* _Exercise requirements_: Among the entries below, one stretch runs from the line that contains "front_wall();" through the line that contains "imported = [obj". Repeat that stretch exactly, ends included, and only that.
>>>>
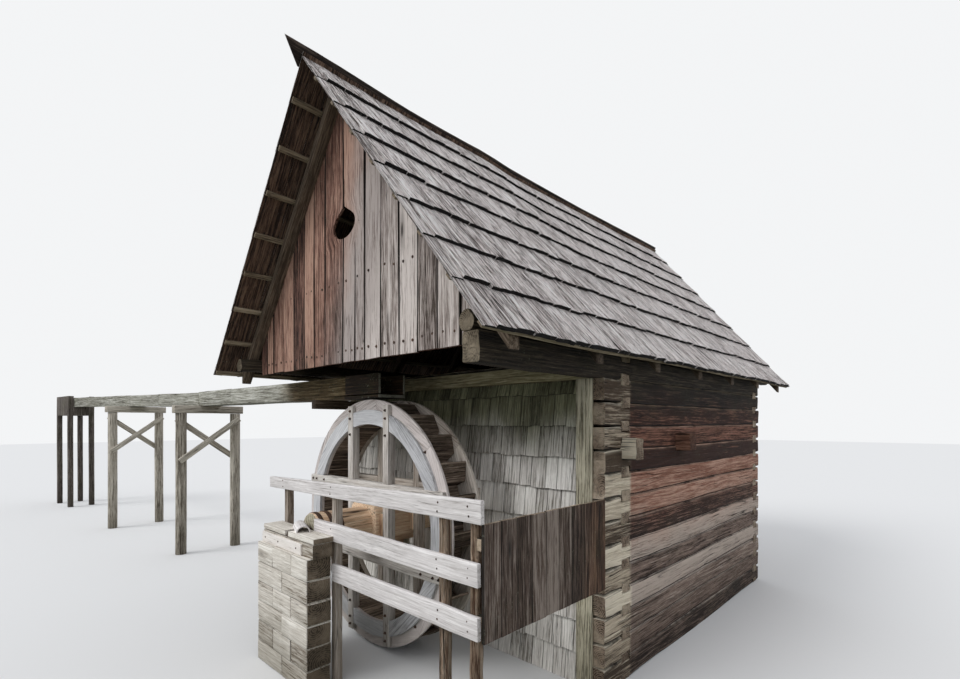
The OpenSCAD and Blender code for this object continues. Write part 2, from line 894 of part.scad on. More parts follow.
// Two round legs, a cap beam and crossed braces; the cap's top is at height h
module trestle(h) {
  span = cap_beam_len - leg_d - 2 * leg_in;
  foot = h - cap_beam_h;
  run = span + 2 * brace_past;
  rise = brace_h - 2 * brace_w;
  color([0.52, 0.48, 0.43]) {
    block([-cap_beam_w / 2, -cap_beam_len / 2, foot], [cap_beam_w, cap_beam_len, cap_beam_h]);
    for (s = [-1, 1])
      translate([0, s * span / 2, 0]) cylinder(d = leg_d, h = foot - seat);
    for (s = [-1, 1])
      translate([s * (leg_d / 2 + brace_t / 2 + seat), 0, foot - brace_h / 2])
        rotate([s * atan2(rise, run), 0, 0])
          cube([brace_t, norm([run, rise]), brace_w], center = true);
  }
}

module first_trestle() {
  translate([trestle_x, flume_mid_y, 0]) trestle(trestle_z - cap_beam_w / 2 * sin(rise_1) - seat);
}

module second_trestle() {
  translate([trestle_x, flume_mid_y, 0]) rotate([0, 0, turn_2])
    translate([-bay_2 * cos(rise_2), 0, 0])
      trestle(trestle_z + (bay_2 - cap_beam_w / 2) * sin(rise_2) - joint_gap * tan(rise_2) - seat);
}

// The box where the water enters: boarded sides on four legs, open at the top
module inlet_box() {
  w = flume_w + 2 * inlet_side;
  low = trestle_z + outer_len * sin(rise_2) - inlet_deep;
  color([0.42, 0.36, 0.33])
    difference() {
      translate([trestle_x - joint_gap, flume_mid_y, 0]) rotate([0, 0, turn_2])
        translate([-outer_len * cos(rise_2) - inlet_len + flume_t, -w / 2, 0]) {
          difference() {
            block([0, 0, low], [inlet_len, w, inlet_deep + flume_side + inlet_over]);
            block([flume_t, flume_t, low + flume_t], [inlet_len - 2 * flume_t, w - 2 * flume_t, big]);
          }
          for (x = [0, inlet_len - inlet_leg], y = [0, w - inlet_leg])
            block([x, y, 0], [inlet_leg, inlet_leg, low]);
        }
      outer_place()
        block([-outer_len - 2 * flume_t, -flume_w / 2 - seat, -seat],
          [4 * flume_t, flume_w + 2 * seat, big]);
    }
}

// The axle log: round at the front, squared between the arms, round behind
module wheel_axle() {
  color([0.55, 0.36, 0.20])
    translate([axle_x, 0, axle_z]) {
      rod_y(axle_front_r, axle_front, boss_front - axle_front);
      along_y(boss_front, boss_rear - boss_front) intersection() {
        square(2 * boss_half, center = true);
        rotate(45) square(2 * (boss_half * sqrt(2) - boss_chamfer / sqrt(2)), center = true);
      }
      rod_y(axle_rear_r, boss_rear, axle_rear - boss_rear);
    }
}

module axle_hoops() {
  color([0.25, 0.20, 0.18])
    translate([axle_x, 0, axle_z])
      for (h = hoops)
        difference() {
          rod_y(h[1] + hoop_t, h[0], hoop_w);
          rod_y(h[1], h[0] - 1, hoop_w + 2);
        }
}

module gudgeons() {
  color([0.28, 0.24, 0.22])
    translate([axle_x, 0, axle_z]) {
      rod_y(gudgeon_r, gudgeon_front, axle_front - gudgeon_front);
      rod_y(gudgeon_r, axle_rear, gudgeon_rear - axle_rear);
    }
}

// Turns what is built for a ring's outer side, at y = 0 facing -Y, to a face of the wheel
module on_ring(face, dir) {
  translate([axle_x, face, axle_z]) rotate([0, 0, dir > 0 ? 0 : 180]) children();
}

// A ring with felloes nailed on its outer side between the arms
module ring() {
  color([0.66, 0.66, 0.66])
    difference() {
      union() {
        rod_y(wheel_r, 0, ring_t);
        rod_y(felloe_r, -felloe_t, felloe_t + 1);
      }
      rod_y(ring_in, -felloe_t - 1, felloe_t + ring_t + 2);
      for (turn = [0, 1], s = [-1, 1])
        rotate([0, turn * 90, 0])
          block([s * arm_offs[turn] - arm_w / 2 - seat, -felloe_t - 1, -wheel_r],
            [arm_w + 2 * seat, felloe_t + 1, 2 * wheel_r]);
    }
}

module near_ring() {
  on_ring(near_face, 1) ring();
}

module far_ring() {
  on_ring(far_face, -1) ring();
}

module sole_boards() {
  color([0.36, 0.27, 0.20])
    translate([axle_x, 0, axle_z])
      difference() {
        rod_y(ring_in + bucket_t, near_face + ring_t, wheel_w - 2 * ring_t);
        rod_y(ring_in, near_face, wheel_w);
      }
}

// Elbow buckets: a riser on the sole and a board out to the rim
module buckets() {
  color([0.34, 0.26, 0.19])
    translate([axle_x, 0, axle_z])
      for (i = [0:bucket_count - 1])
        rotate([0, i * 360 / bucket_count - bucket_phase, 0])
          along_y(near_face + ring_t, wheel_w - 2 * ring_t) bucket_section();
}

module bucket_section() {
  foot_r = ring_in + bucket_t + seat;
  lip_r = wheel_r - bucket_in;
  lean = atan2(bucket_lift, lip_r - felloe_r);
  polygon([
    [foot_r, 0], [felloe_r, 0], [lip_r, bucket_lift],
    [lip_r, bucket_lift] + bucket_t * [-sin(lean), cos(lean)],
    [felloe_r - bucket_t * tan(lean / 2), bucket_t], [foot_r, bucket_t]
  ]);
}

// Length of an arm whose middle runs at a distance from the axle's middle
function arm_len(off) = 2 * (sqrt(pow(wheel_r, 2) - pow(off + arm_w / 2, 2)) - arm_in);

// Two upright and two level arms, half lapped where they cross and shouldered over the ring
module arms() {
  lap = arm_w + 2 * seat;
  color([0.60, 0.58, 0.54])
    for (turn = [0, 1], s = [-1, 1])
      difference() {
        intersection() {
          rotate([0, turn * 90, 0])
            block([s * arm_offs[turn] - arm_w / 2, -arm_proud, -arm_len(arm_offs[turn]) / 2],
              [arm_w, arm_t, arm_len(arm_offs[turn])]);
          union() {
            rod_y(2 * wheel_r, -arm_proud, arm_proud);
            rod_y(ring_in - shoulder_room, -arm_proud, arm_t);
          }
        }
        for (a = [-1, 1], b = [-1, 1])
          block([a * upright_off - lap / 2, turn * arm_t / 2 - arm_proud - seat, b * level_off - lap / 2],
            [lap, arm_t / 2 + 2 * seat, lap]);
      }
}

module near_arms() {
  on_ring(near_face, 1) arms();
}

module far_arms() {
  on_ring(far_face, -1) arms();
}

// Packing between the squared axle and the arms that clasp it
module arm_wedges() {
  color([0.50, 0.40, 0.28])
    for (side = [[near_face, 1], [far_face, -1]])
      on_ring(side[0], side[1])
        for (turn = [0, 1], s = [0, 180])
          rotate([0, turn * 90 + s, 0])
            block([boss_half, -arm_proud, -boss_half / 2],
              [arm_offs[turn] - arm_w / 2 - boss_half, arm_t, boss_half]);
}

front_wall();
rear_wall();
left_wall();
right_wall();
cross_beam();
left_plate();
right_plate();
corbel_log();
front_tie();
rear_tie();
front_gable();
rear_gable();
left_rafters();
right_rafters();
left_battens();
right_battens();
left_roof_boards();
right_roof_boards();
ridge_board();
shingle_cladding();
cladding_head();
corner_board();
bearing_base();
bearing_timber();
bearing_cap();
inner_bearing();
rail_posts();
top_rail();
middle_rail();
bottom_rail();
board_fence();
fence_ledgers();
near_flume();
outer_flume();
flume_post();
flume_bearer();
first_trestle();
second_trestle();
inlet_box();
wheel_axle();
axle_hoops();
gudgeons();
near_ring();
far_ring();
sole_boards();
buckets();
near_arms();
far_arms();
arm_wedges();
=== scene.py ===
import json
import math
import random

import bmesh
import bpy
from mathutils import Matrix, Vector, noise


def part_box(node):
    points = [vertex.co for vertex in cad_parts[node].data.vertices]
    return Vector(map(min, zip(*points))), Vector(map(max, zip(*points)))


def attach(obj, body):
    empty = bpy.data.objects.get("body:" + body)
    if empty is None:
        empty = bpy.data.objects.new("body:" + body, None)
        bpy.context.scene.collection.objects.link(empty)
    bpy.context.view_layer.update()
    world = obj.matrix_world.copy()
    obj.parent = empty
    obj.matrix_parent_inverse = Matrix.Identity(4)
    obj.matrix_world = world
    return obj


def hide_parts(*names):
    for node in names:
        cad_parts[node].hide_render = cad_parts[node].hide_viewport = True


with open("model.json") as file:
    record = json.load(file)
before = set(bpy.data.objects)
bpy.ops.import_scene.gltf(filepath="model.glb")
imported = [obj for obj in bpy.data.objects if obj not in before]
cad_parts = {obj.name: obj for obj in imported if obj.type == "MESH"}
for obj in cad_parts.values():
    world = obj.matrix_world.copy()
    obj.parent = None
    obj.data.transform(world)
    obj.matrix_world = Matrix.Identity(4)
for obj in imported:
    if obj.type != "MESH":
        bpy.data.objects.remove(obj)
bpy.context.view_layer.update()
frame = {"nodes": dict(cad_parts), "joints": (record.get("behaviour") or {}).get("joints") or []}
print("frame loaded:", len(frame["nodes"]), "nodes")

randomSeed = 1887
chance = random.Random(randomSeed)
noise.seed_set(randomSeed)   # the noise vectors change from run to run without it
view = {
    "eye": (4.696, -4.600, 2.580),   # the photograph's viewpoint, metres
    "turn": 43.54,                   # degrees from +Y towards -X
    "lens": 18.82,
    "shiftX": -0.0075,
    "shiftY": 0.0859,
}
studio = {
    "sky": (0.93, 0.95, 1.0),        # light from all round
    "skyLevel": 0.95,
    "backdrop": (0.90, 0.91, 0.92),  # what the camera sees behind the object
    "floor": (0.68, 0.68, 0.67),
    "floorBounce": (0.17, 0.18, 0.15),
    "sunLevel": 1.4,
    "sunFrom": (-0.25, -0.74, 0.64),
}


def makeCamera():
    data = bpy.data.cameras.new("photoCamera")
    data.sensor_width = 36
    data.lens = view["lens"]
    data.shift_x = view["shiftX"]
    data.shift_y = view["shiftY"]
    camera = bpy.data.objects.new("photoCamera", data)
    camera.location = view["eye"]
    camera.rotation_euler = (math.radians(90), 0, math.radians(view["turn"]))
    bpy.context.scene.collection.objects.link(camera)
    bpy.context.scene.camera = camera


# Node helpers


def tone(red, green, blue):   # a colour read off a picture, 0 to 255, as Blender's linear colour
    return [((c / 255 + 0.055) / 1.055) ** 2.4 for c in (red, green, blue)] + [1]


def addNode(tree, kind, inputs=None, **settings):
    node = tree.nodes.new("ShaderNode" + kind)
    for key, value in settings.items():
        setattr(node, key, value)
    for key, value in (inputs or {}).items():
        if isinstance(value, bpy.types.NodeSocket):
            tree.links.new(value, node.inputs[key])
        else:
            node.inputs[key].default_value = value
    return node


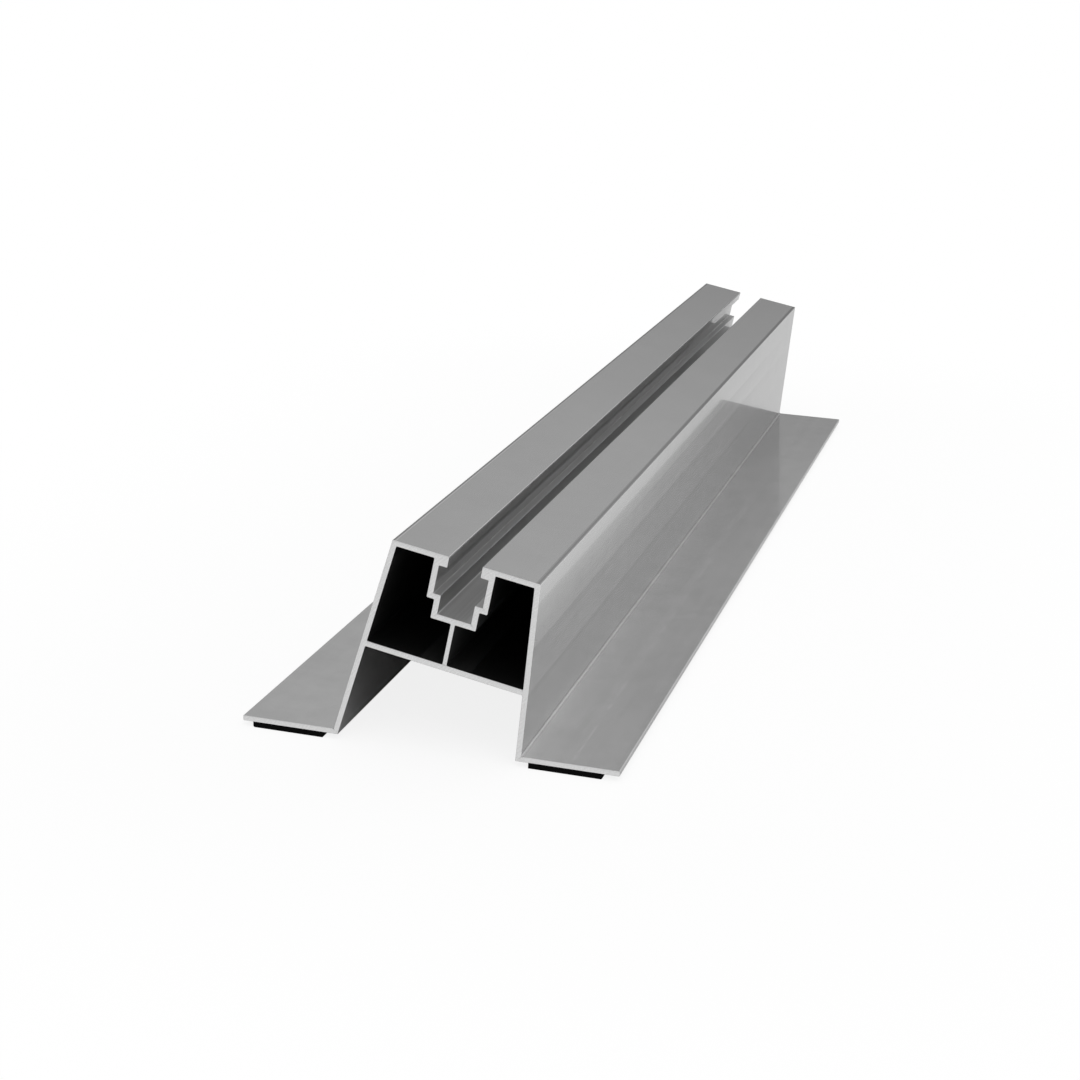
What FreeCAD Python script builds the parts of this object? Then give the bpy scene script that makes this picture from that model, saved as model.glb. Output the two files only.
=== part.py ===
import FreeCAD, Part
import math
import os
import Sketcher

# Solar mini rail: a short aluminium extrusion with two feet, a crown that is tilted to them,
# a bolt slot in the crown, two hollow chambers, and a rubber strip under each foot.
# X runs across the rail, Y along it and Z up. The origin is on the ground, in the middle.

# Driving sizes, in millimetres, with angles in degrees
SIZES = {
    "rail_length": 400.0,
    "crown_width": 40.0,
    "crown_tilt": 10.0,
    "crown_reach": 53.0,
    "crown_wall": 1.5,
    "leg_flare": 6.0,
    "leg_wall": 1.5,
    "mouth_width": 9.0,
    "lip_depth": 3.1,
    "head_width": 13.4,
    "head_depth": 10.75,
    "shank_width": 9.2,
    "shank_depth": 15.95,
    "slot_wall": 1.6,
    "rib_wall": 1.2,
    "web_depth": 29.0,
    "web_wall": 1.6,
    "feet_span": 103.6,
    "foot_wall": 1.5,
    "outer_radius": 0.3,
    "slot_radius": 0.2,
    "chamber_radius": 0.3,
    "root_radius": 0.5,
    "strip_width": 20.0,
    "strip_thickness": 1.5,
    "strip_margin_left": 2.8,
    "strip_margin_right": 4.4,
    "strip_radius": 0.5,
}

LEFT = -1
RIGHT = 1
NEAR = 0.01

# Slopes, as they stand in the expressions of the sketches
FLARE = "tan(dims.leg_flare * 1 deg)"
TILT = "tan(dims.crown_tilt * 1 deg)"
COS_TILT = "cos(dims.crown_tilt * 1 deg)"
LEG_INSET = "(dims.leg_wall / cos(dims.leg_flare * 1 deg))"

doc = FreeCAD.newDocument("solar_mini_rail")


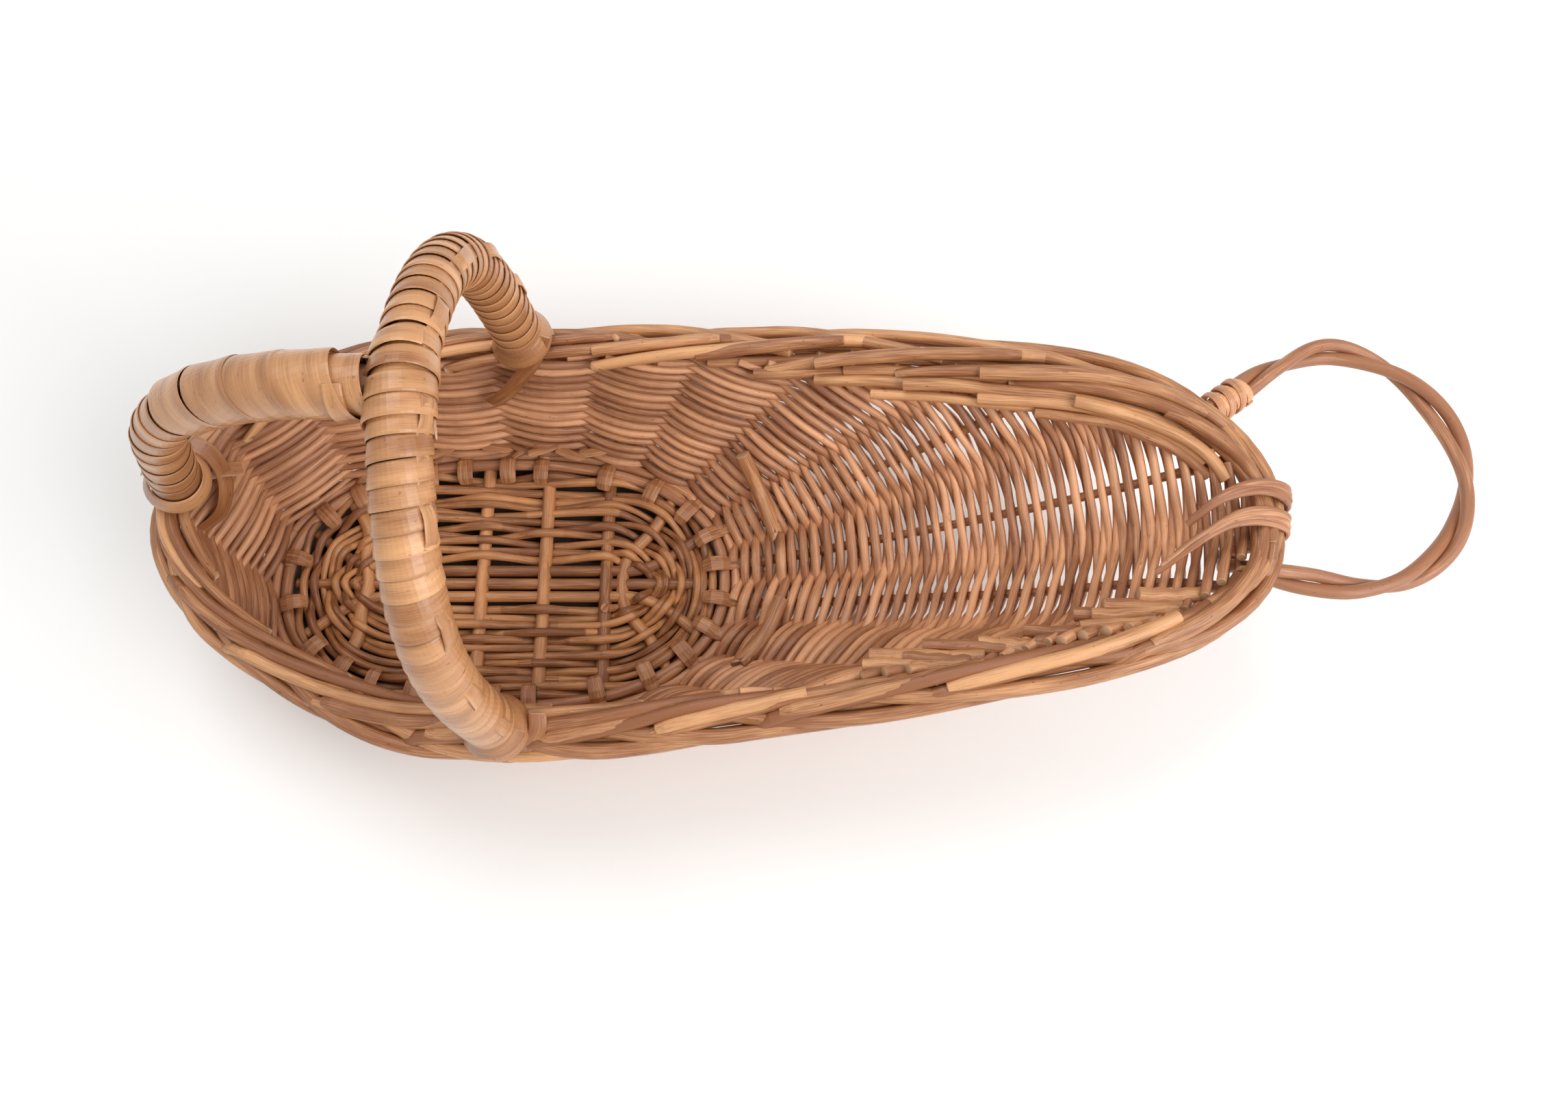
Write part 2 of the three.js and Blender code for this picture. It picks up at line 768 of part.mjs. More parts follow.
<<<<
* _Answer to the exercise_:
front_wall();
rear_wall();
left_wall();
right_wall();
cross_beam();
left_plate();
right_plate();
corbel_log();
front_tie();
rear_tie();
front_gable();
rear_gable();
left_rafters();
right_rafters();
left_battens();
right_battens();
left_roof_boards();
right_roof_boards();
ridge_board();
shingle_cladding();
cladding_head();
corner_board();
bearing_base();
bearing_timber();
bearing_cap();
inner_bearing();
rail_posts();
top_rail();
middle_rail();
bottom_rail();
board_fence();
fence_ledgers();
near_flume();
outer_flume();
flume_post();
flume_bearer();
first_trestle();
second_trestle();
inlet_box();
wheel_axle();
axle_hoops();
gudgeons();
near_ring();
far_ring();
sole_boards();
buckets();
near_arms();
far_arms();
arm_wedges();
=== scene.py ===
import json
import math
import random

import bmesh
import bpy
from mathutils import Matrix, Vector, noise


def part_box(node):
    points = [vertex.co for vertex in cad_parts[node].data.vertices]
    return Vector(map(min, zip(*points))), Vector(map(max, zip(*points)))


def attach(obj, body):
    empty = bpy.data.objects.get("body:" + body)
    if empty is None:
        empty = bpy.data.objects.new("body:" + body, None)
        bpy.context.scene.collection.objects.link(empty)
    bpy.context.view_layer.update()
    world = obj.matrix_world.copy()
    obj.parent = empty
    obj.matrix_parent_inverse = Matrix.Identity(4)
    obj.matrix_world = world
    return obj


def hide_parts(*names):
    for node in names:
        cad_parts[node].hide_render = cad_parts[node].hide_viewport = True


with open("model.json") as file:
    record = json.load(file)
before = set(bpy.data.objects)
bpy.ops.import_scene.gltf(filepath="model.glb")
imported = [obj for obj in bpy.data.objects if obj not in before]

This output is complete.